Multi-Scale Dilated Convolution Network for Long-Term Time Series Forecasting
Feifei Li, Suhan Guo, Feng Han, Jian Zhao, Furao Shen
TL;DR
The paper tackles long-term time series forecasting by introducing MSDCN, a CNN-based framework that uses shallow, multi-scale dilated convolutions to capture long-range dependencies while preserving efficiency. It combines two parallel convolution branches with exponentially growing dilation and varying kernel sizes, fused with learnable weights, and complements them with an autoregressive module to model linear dynamics, with the final prediction as the sum of both paths. Empirical results on eight benchmark datasets show state-of-the-art accuracy for both multivariate and univariate forecasting and substantial speed advantages over Transformer-, CNN-, and MLP-based baselines. The approach yields robust performance across varying input lengths and demonstrates practical viability for real-time forecasting tasks by maintaining high accuracy with reduced computational cost.
Abstract
Accurate forecasting of long-term time series has important applications for decision making and planning.
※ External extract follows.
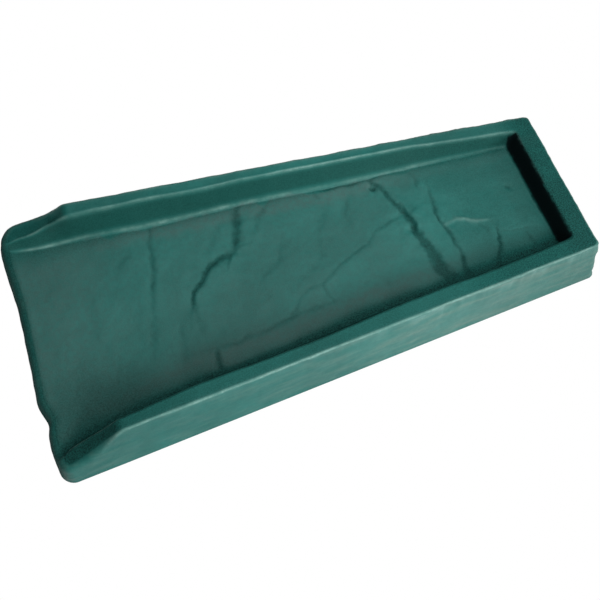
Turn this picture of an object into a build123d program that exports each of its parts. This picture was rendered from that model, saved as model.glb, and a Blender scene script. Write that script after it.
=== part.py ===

However, it remains challenging to capture the long-term dependencies in time series data. To better extract long-term dependencies, We propose Multi Scale Dilated Convolution Network (MSDCN), a method that utilizes a shallow dilated convolution architecture to capture the period and trend characteristics of long time series. We design different convolution blocks with exponentially growing dilations and varying kernel sizes to sample time series data at different scales. Furthermore, we utilize traditional autoregressive model to capture the linear relationships within the data. To validate the effectiveness of the proposed approach, we conduct experiments on eight challenging long-term time series forecasting benchmark datasets. The experimental results show that our approach outperforms the prior state-of-the-art approaches and shows significant inference speed improvements compared to several strong baseline methods.